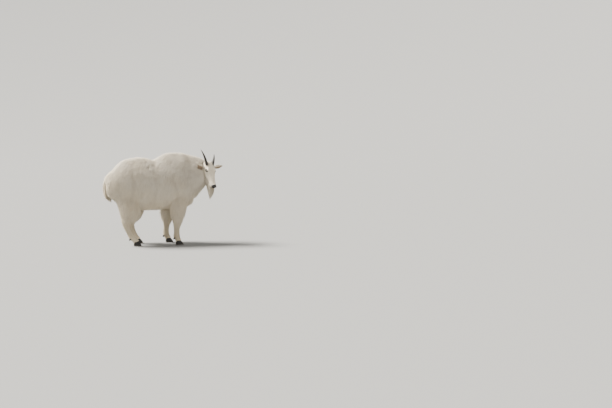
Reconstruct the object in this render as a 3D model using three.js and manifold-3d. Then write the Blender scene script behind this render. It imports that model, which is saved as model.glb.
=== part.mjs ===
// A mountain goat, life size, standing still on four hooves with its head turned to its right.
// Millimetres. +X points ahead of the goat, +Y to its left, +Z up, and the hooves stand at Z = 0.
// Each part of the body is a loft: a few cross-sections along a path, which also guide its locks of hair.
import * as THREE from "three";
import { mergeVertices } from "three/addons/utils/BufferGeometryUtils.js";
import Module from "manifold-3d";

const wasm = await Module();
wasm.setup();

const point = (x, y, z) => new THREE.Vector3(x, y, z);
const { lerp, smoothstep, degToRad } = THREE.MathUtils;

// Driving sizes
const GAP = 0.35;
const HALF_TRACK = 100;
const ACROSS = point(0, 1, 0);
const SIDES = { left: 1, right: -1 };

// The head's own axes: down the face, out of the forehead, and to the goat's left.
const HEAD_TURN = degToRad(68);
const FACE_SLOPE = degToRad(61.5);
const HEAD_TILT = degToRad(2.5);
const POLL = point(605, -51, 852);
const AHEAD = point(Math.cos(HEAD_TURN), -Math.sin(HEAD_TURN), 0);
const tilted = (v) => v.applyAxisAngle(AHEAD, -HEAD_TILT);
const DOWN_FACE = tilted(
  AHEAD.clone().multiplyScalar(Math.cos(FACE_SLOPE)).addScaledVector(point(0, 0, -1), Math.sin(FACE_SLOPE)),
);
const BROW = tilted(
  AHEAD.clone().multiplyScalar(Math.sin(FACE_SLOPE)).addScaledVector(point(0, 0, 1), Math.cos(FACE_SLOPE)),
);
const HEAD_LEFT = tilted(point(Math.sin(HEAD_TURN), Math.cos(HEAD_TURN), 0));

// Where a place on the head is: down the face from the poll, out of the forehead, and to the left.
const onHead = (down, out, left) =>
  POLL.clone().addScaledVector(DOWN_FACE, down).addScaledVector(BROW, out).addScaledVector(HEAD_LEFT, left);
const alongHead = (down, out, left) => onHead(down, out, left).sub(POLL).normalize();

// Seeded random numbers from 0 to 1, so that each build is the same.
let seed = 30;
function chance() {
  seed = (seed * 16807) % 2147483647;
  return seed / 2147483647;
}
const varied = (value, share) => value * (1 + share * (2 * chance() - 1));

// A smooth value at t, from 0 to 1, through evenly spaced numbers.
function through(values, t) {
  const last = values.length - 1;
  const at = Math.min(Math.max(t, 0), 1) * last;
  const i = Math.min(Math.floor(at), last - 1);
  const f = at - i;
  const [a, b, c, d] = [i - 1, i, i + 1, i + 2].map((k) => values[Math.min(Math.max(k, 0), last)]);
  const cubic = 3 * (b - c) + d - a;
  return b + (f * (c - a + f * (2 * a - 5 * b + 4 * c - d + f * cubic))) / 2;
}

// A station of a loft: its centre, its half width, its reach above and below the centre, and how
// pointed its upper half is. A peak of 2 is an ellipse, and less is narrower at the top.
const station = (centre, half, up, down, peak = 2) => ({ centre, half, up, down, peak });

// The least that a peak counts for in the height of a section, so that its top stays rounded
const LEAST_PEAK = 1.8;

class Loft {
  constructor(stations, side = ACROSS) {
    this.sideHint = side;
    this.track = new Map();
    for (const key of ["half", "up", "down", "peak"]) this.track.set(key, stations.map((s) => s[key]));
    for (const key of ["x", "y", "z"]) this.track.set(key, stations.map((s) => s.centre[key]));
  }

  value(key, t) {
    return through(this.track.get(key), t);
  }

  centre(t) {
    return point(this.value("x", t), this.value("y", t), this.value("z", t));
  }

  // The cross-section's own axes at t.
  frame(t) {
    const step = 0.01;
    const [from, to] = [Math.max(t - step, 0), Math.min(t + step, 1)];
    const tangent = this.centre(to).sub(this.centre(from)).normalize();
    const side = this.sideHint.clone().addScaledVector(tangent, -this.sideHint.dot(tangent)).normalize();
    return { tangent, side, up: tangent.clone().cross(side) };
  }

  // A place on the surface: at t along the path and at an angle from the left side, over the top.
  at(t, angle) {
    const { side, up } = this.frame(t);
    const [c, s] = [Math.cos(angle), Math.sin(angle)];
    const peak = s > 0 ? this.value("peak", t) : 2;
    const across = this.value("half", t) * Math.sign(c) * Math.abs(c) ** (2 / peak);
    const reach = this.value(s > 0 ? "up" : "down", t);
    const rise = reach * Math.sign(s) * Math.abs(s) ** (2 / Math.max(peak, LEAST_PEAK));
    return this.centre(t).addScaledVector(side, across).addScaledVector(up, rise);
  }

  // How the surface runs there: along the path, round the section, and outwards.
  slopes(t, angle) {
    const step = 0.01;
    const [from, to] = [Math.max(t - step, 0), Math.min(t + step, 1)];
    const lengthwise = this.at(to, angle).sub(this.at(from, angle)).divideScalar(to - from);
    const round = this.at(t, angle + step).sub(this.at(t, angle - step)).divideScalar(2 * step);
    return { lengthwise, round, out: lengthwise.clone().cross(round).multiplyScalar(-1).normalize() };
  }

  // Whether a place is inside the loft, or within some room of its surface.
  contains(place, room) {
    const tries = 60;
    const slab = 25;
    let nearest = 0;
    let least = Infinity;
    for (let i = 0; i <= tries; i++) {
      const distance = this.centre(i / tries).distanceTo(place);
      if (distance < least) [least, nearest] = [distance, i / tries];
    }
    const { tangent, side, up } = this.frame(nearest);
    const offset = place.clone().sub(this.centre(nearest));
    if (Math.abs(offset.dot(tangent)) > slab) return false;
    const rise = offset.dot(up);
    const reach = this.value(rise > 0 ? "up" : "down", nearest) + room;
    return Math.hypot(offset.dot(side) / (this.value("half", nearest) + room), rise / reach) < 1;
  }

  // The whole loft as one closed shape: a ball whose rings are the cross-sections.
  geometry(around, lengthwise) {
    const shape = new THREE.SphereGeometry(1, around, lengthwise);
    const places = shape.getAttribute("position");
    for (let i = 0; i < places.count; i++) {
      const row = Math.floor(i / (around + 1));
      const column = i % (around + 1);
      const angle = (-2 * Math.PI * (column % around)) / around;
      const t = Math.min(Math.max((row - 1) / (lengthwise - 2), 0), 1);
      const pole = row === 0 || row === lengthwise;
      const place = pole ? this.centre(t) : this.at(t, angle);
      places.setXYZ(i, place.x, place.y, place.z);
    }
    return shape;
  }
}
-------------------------
SET PROBLEM – Exactly as written, please reproduce the lines from the first line of the data to the line containing "import Module from", inclusive, and nothing else.

PROBLEM SOLUTION –
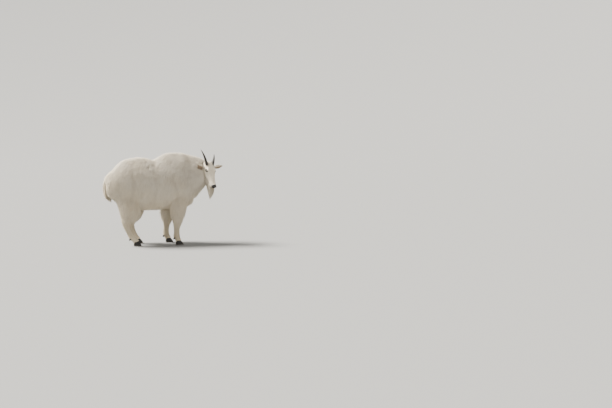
Reconstruct the object in this render as a 3D model using three.js and manifold-3d. Then write the Blender scene script behind this render. It imports that model, which is saved as model.glb.
=== part.mjs ===
// A mountain goat, life size, standing still on four hooves with its head turned to its right.
// Millimetres. +X points ahead of the goat, +Y to its left, +Z up, and the hooves stand at Z = 0.
// Each part of the body is a loft: a few cross-sections along a path, which also guide its locks of hair.
import * as THREE from "three";
import { mergeVertices } from "three/addons/utils/BufferGeometryUtils.js";
import Module from "manifold-3d";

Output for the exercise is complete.